=== Task requirements ===
Write out the whole listing exactly as it stands.

— Begin Information provided —

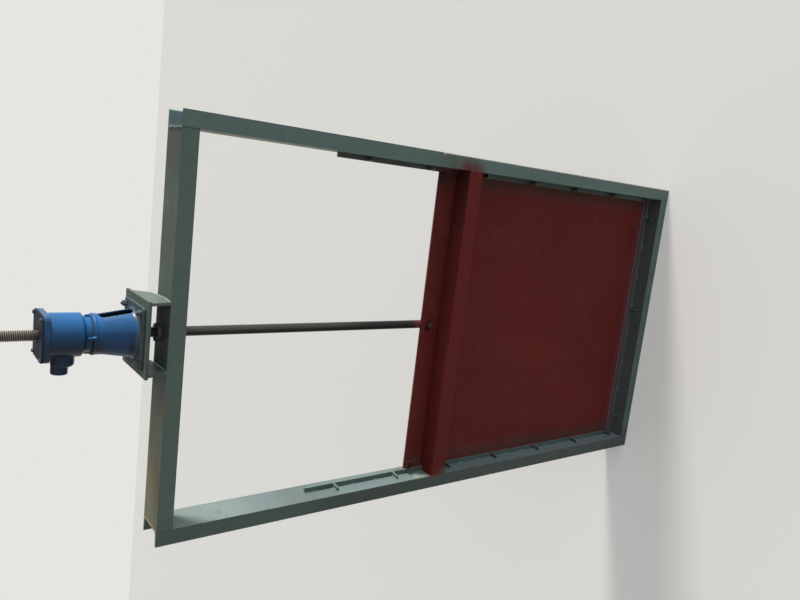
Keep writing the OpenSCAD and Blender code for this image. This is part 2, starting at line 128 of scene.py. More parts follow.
class Finish:
    """A material whose colour, roughness and relief are built up layer by layer."""

    def __init__(self, name, color, roughness, metallic=0.0, specular=0.5, coat=0.0):
        self.material = bpy.data.materials.new(name)
        self.material.use_nodes = True
        self.tree = self.material.node_tree
        self.shader = self.tree.nodes["Principled BSDF"]
        for socket, value in (
            ("Base Color", linear(color)), ("Roughness", roughness), ("Metallic", metallic),
            ("Specular IOR Level", specular), ("Coat Weight", coat), ("Coat Roughness", COAT_ROUGHNESS),
        ):
            self.shader.inputs[socket].default_value = value
        self.place = self.node("TexCoord").outputs["Object"]
        self.normal = None
        self.color = linear(color)
        self.roughness = roughness

    def node(self, kind, **settings):
        made = self.tree.nodes.new("ShaderNode" + kind)
        for key, value in settings.items():
            setattr(made, key, value)
        return made

    def feed(self, socket, value):
        """Links another socket to a socket, or sets its number or colour."""
        if isinstance(value, bpy.types.NodeSocket):
            self.tree.links.new(value, socket)
        else:
            socket.default_value = value

    def math(self, operation, a, b=0.0):
        made = self.node("Math", operation=operation)
        self.feed(made.inputs[0], a)
        self.feed(made.inputs[1], b)
        return made.outputs[0]

    def times(self, product, *others):
        for other in others:
            product = self.math("MULTIPLY", product, other)
        return product

    def either(self, a, b):
        return self.math("MAXIMUM", a, b)

    def rest(self, mask):
        """Mask of all that another one leaves out."""
        return self.math("SUBTRACT", 1.0, mask)

    def ramp(self, value, low, high, out_low=0.0, out_high=1.0):
        """Smooth step of a value from low to high."""
        made = self.node("MapRange", interpolation_type="SMOOTHSTEP")
        for socket, number in zip(made.inputs[:5], (value, low, high, out_low, out_high)):
            self.feed(socket, number)
        return made.outputs[0]

    def axis(self, index):
        """Object coordinate along X, Y or Z."""
        made = self.node("SeparateXYZ")
        self.feed(made.inputs[0], self.place)
        return made.outputs[index]

    def facing(self, index):
        """How far the surface faces along X, Y or Z, from -1 to 1."""
        made = self.node("SeparateXYZ")
        self.feed(made.inputs[0], self.node("NewGeometry").outputs["Normal"])
        return made.outputs[index]

    def along(self, index, *steps):
        """Smooth step of the object coordinate along X, Y or Z."""
        return self.ramp(self.axis(index), *steps)

    def toward(self, index, *steps):
        """Smooth step of how far the surface faces along X, Y or Z."""
        return self.ramp(self.facing(index), *steps)

    def front(self):
        """Mask of the faces at the front."""
        return self.toward(Y, -0.4, -0.8)

    def level(self):
        """Mask of the faces that look up."""
        return self.toward(Z, 0.4, 0.9)

    def sideways(self, *steps):
        """Smooth step of how far the surface faces left or right."""
        return self.ramp(self.math("ABSOLUTE", self.facing(X)), *steps)

    def off_middle(self):
        """Distance to the left or right of the gate's middle."""
        return self.math("ABSOLUTE", self.axis(X))

    def off_axle(self):
        """Distance from the stem's axis."""
        return self.hypotenuse(self.axis(X), self.math("SUBTRACT", self.axis(Y), STEM_Y))

    def hypotenuse(self, a, b):
        return self.math("POWER", self.math("ADD", self.times(a, a), self.times(b, b)), 0.5)

    def stretched(self, scale):
        """Object coordinates times a scale of their own along each axis."""
        made = self.node("Mapping")
        self.feed(made.inputs["Vector"], self.place)
        made.inputs["Scale"].default_value = scale
        return made.outputs[0]

    def noise(self, scale, detail, stretch=None, distortion=0.0):
        made = self.node("TexNoise")
        self.feed(made.inputs["Vector"], self.stretched(stretch) if stretch else self.place)
        made.inputs["Scale"].default_value = scale
        made.inputs["Detail"].default_value = detail
        made.inputs["Distortion"].default_value = distortion
        return made.outputs["Fac"]

    def uneven(self, scale, detail, *steps):
        """Smooth step of a noise, which makes a mask patchy."""
        return self.ramp(self.noise(scale, detail), *steps)

    def patches(self, scale, share, soft, detail, **how):
        """Mask that covers about the given share of the surface in patches."""
        middle = 0.5 + (0.5 - share) * PATCH_SPREAD
        return self.ramp(self.noise(scale, detail, **how), middle - soft, middle + soft)

    def near(self, centre, reach, soft=1.0):
        """Mask that is 1 at a point and fades to 0 at a reach of its own along each axis."""
        away = self.node("VectorMath", operation="SUBTRACT")
        self.feed(away.inputs[0], self.place)
        away.inputs[1].default_value = centre
        scaled = self.node("VectorMath", operation="DIVIDE")
        self.feed(scaled.inputs[0], away.outputs[0])
        scaled.inputs[1].default_value = reach
        length = self.node("VectorMath", operation="LENGTH")
        self.feed(length.inputs[0], scaled.outputs[0])
        return self.ramp(length.outputs["Value"], 1.0, 1.0 - soft)

    def stroke(self, centre, radius, width, start, end):
        """Mask of a thin arc on a plane square to Y, between two angles in degrees, with faded ends."""
        x = self.math("SUBTRACT", self.axis(X), centre[0])
        z = self.math("SUBTRACT", self.axis(Z), centre[1])
        off_arc = self.math("ABSOLUTE", self.math("SUBTRACT", self.hypotenuse(x, z), radius))
        angle = self.math("DEGREES", self.math("ARCTAN2", z, x))
        fade = (end - start) * 0.2
        begun, not_over = self.ramp(angle, start, start + fade), self.ramp(angle, end, end - fade)
        return self.times(self.ramp(off_arc, width, width * 0.2), begun, not_over)

    def mix(self, kind, *values):
        """Goes from one value to another by a factor, which comes first."""
        made = self.node("Mix", data_type=kind)
        *sockets, result = MIX_SOCKETS[kind]
        for socket, value in zip(sockets, values):
            self.feed(made.inputs[socket], value)
        return made.outputs[result]

    def paint(self, color, strength, *masks):
        """Lays a colour over what is there, through the product of its masks."""
        self.color = self.mix("RGBA", self.times(*masks, strength), self.color, linear(color))

    def dull(self, mask, roughness):
        """Sets another roughness through a mask."""
        self.roughness = self.mix("FLOAT", mask, self.roughness, roughness)

    def relief(self, scale, detail, depth, strength):
        """Bump of a noise over a depth in metres."""
        made = self.node("Bump")
        made.inputs["Strength"].default_value = strength
        made.inputs["Distance"].default_value = depth
        self.feed(made.inputs["Height"], self.noise(scale, detail))
        if self.normal:
            self.feed(made.inputs["Normal"], self.normal)
        self.normal = made.outputs[0]

    def done(self):
        self.feed(self.shader.inputs["Base Color"], self.color)
        self.feed(self.shader.inputs["Roughness"], self.roughness)
        self.feed(self.shader.inputs["Normal"], self.normal)
        return self.material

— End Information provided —

=== Exercise response ===
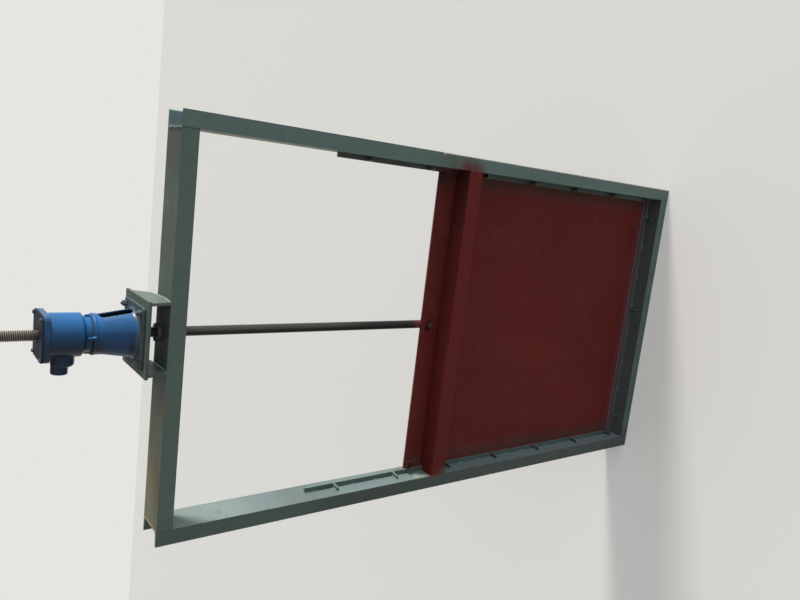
Keep writing the OpenSCAD and Blender code for this image. This is part 2, starting at line 128 of scene.py. More parts follow.
class Finish:
    """A material whose colour, roughness and relief are built up layer by layer."""

    def __init__(self, name, color, roughness, metallic=0.0, specular=0.5, coat=0.0):
        self.material = bpy.data.materials.new(name)
        self.material.use_nodes = True
        self.tree = self.material.node_tree
        self.shader = self.tree.nodes["Principled BSDF"]
        for socket, value in (
            ("Base Color", linear(color)), ("Roughness", roughness), ("Metallic", metallic),
            ("Specular IOR Level", specular), ("Coat Weight", coat), ("Coat Roughness", COAT_ROUGHNESS),
        ):
            self.shader.inputs[socket].default_value = value
        self.place = self.node("TexCoord").outputs["Object"]
        self.normal = None
        self.color = linear(color)
        self.roughness = roughness

    def node(self, kind, **settings):
        made = self.tree.nodes.new("ShaderNode" + kind)
        for key, value in settings.items():
            setattr(made, key, value)
        return made

    def feed(self, socket, value):
        """Links another socket to a socket, or sets its number or colour."""
        if isinstance(value, bpy.types.NodeSocket):
            self.tree.links.new(value, socket)
        else:
            socket.default_value = value

    def math(self, operation, a, b=0.0):
        made = self.node("Math", operation=operation)
        self.feed(made.inputs[0], a)
        self.feed(made.inputs[1], b)
        return made.outputs[0]

    def times(self, product, *others):
        for other in others:
            product = self.math("MULTIPLY", product, other)
        return product

    def either(self, a, b):
        return self.math("MAXIMUM", a, b)

    def rest(self, mask):
        """Mask of all that another one leaves out."""
        return self.math("SUBTRACT", 1.0, mask)

    def ramp(self, value, low, high, out_low=0.0, out_high=1.0):
        """Smooth step of a value from low to high."""
        made = self.node("MapRange", interpolation_type="SMOOTHSTEP")
        for socket, number in zip(made.inputs[:5], (value, low, high, out_low, out_high)):
            self.feed(socket, number)
        return made.outputs[0]

    def axis(self, index):
        """Object coordinate along X, Y or Z."""
        made = self.node("SeparateXYZ")
        self.feed(made.inputs[0], self.place)
        return made.outputs[index]

    def facing(self, index):
        """How far the surface faces along X, Y or Z, from -1 to 1."""
        made = self.node("SeparateXYZ")
        self.feed(made.inputs[0], self.node("NewGeometry").outputs["Normal"])
        return made.outputs[index]

    def along(self, index, *steps):
        """Smooth step of the object coordinate along X, Y or Z."""
        return self.ramp(self.axis(index), *steps)

    def toward(self, index, *steps):
        """Smooth step of how far the surface faces along X, Y or Z."""
        return self.ramp(self.facing(index), *steps)

    def front(self):
        """Mask of the faces at the front."""
        return self.toward(Y, -0.4, -0.8)

    def level(self):
        """Mask of the faces that look up."""
        return self.toward(Z, 0.4, 0.9)

    def sideways(self, *steps):
        """Smooth step of how far the surface faces left or right."""
        return self.ramp(self.math("ABSOLUTE", self.facing(X)), *steps)

    def off_middle(self):
        """Distance to the left or right of the gate's middle."""
        return self.math("ABSOLUTE", self.axis(X))

    def off_axle(self):
        """Distance from the stem's axis."""
        return self.hypotenuse(self.axis(X), self.math("SUBTRACT", self.axis(Y), STEM_Y))

    def hypotenuse(self, a, b):
        return self.math("POWER", self.math("ADD", self.times(a, a), self.times(b, b)), 0.5)

    def stretched(self, scale):
        """Object coordinates times a scale of their own along each axis."""
        made = self.node("Mapping")
        self.feed(made.inputs["Vector"], self.place)
        made.inputs["Scale"].default_value = scale
        return made.outputs[0]

    def noise(self, scale, detail, stretch=None, distortion=0.0):
        made = self.node("TexNoise")
        self.feed(made.inputs["Vector"], self.stretched(stretch) if stretch else self.place)
        made.inputs["Scale"].default_value = scale
        made.inputs["Detail"].default_value = detail
        made.inputs["Distortion"].default_value = distortion
        return made.outputs["Fac"]

    def uneven(self, scale, detail, *steps):
        """Smooth step of a noise, which makes a mask patchy."""
        return self.ramp(self.noise(scale, detail), *steps)

    def patches(self, scale, share, soft, detail, **how):
        """Mask that covers about the given share of the surface in patches."""
        middle = 0.5 + (0.5 - share) * PATCH_SPREAD
        return self.ramp(self.noise(scale, detail, **how), middle - soft, middle + soft)

    def near(self, centre, reach, soft=1.0):
        """Mask that is 1 at a point and fades to 0 at a reach of its own along each axis."""
        away = self.node("VectorMath", operation="SUBTRACT")
        self.feed(away.inputs[0], self.place)
        away.inputs[1].default_value = centre
        scaled = self.node("VectorMath", operation="DIVIDE")
        self.feed(scaled.inputs[0], away.outputs[0])
        scaled.inputs[1].default_value = reach
        length = self.node("VectorMath", operation="LENGTH")
        self.feed(length.inputs[0], scaled.outputs[0])
        return self.ramp(length.outputs["Value"], 1.0, 1.0 - soft)

    def stroke(self, centre, radius, width, start, end):
        """Mask of a thin arc on a plane square to Y, between two angles in degrees, with faded ends."""
        x = self.math("SUBTRACT", self.axis(X), centre[0])
        z = self.math("SUBTRACT", self.axis(Z), centre[1])
        off_arc = self.math("ABSOLUTE", self.math("SUBTRACT", self.hypotenuse(x, z), radius))
        angle = self.math("DEGREES", self.math("ARCTAN2", z, x))
        fade = (end - start) * 0.2
        begun, not_over = self.ramp(angle, start, start + fade), self.ramp(angle, end, end - fade)
        return self.times(self.ramp(off_arc, width, width * 0.2), begun, not_over)

    def mix(self, kind, *values):
        """Goes from one value to another by a factor, which comes first."""
        made = self.node("Mix", data_type=kind)
        *sockets, result = MIX_SOCKETS[kind]
        for socket, value in zip(sockets, values):
            self.feed(made.inputs[socket], value)
        return made.outputs[result]

    def paint(self, color, strength, *masks):
        """Lays a colour over what is there, through the product of its masks."""
        self.color = self.mix("RGBA", self.times(*masks, strength), self.color, linear(color))

    def dull(self, mask, roughness):
        """Sets another roughness through a mask."""
        self.roughness = self.mix("FLOAT", mask, self.roughness, roughness)

    def relief(self, scale, detail, depth, strength):
        """Bump of a noise over a depth in metres."""
        made = self.node("Bump")
        made.inputs["Strength"].default_value = strength
        made.inputs["Distance"].default_value = depth
        self.feed(made.inputs["Height"], self.noise(scale, detail))
        if self.normal:
            self.feed(made.inputs["Normal"], self.normal)
        self.normal = made.outputs[0]

    def done(self):
        self.feed(self.shader.inputs["Base Color"], self.color)
        self.feed(self.shader.inputs["Roughness"], self.roughness)
        self.feed(self.shader.inputs["Normal"], self.normal)
        return self.material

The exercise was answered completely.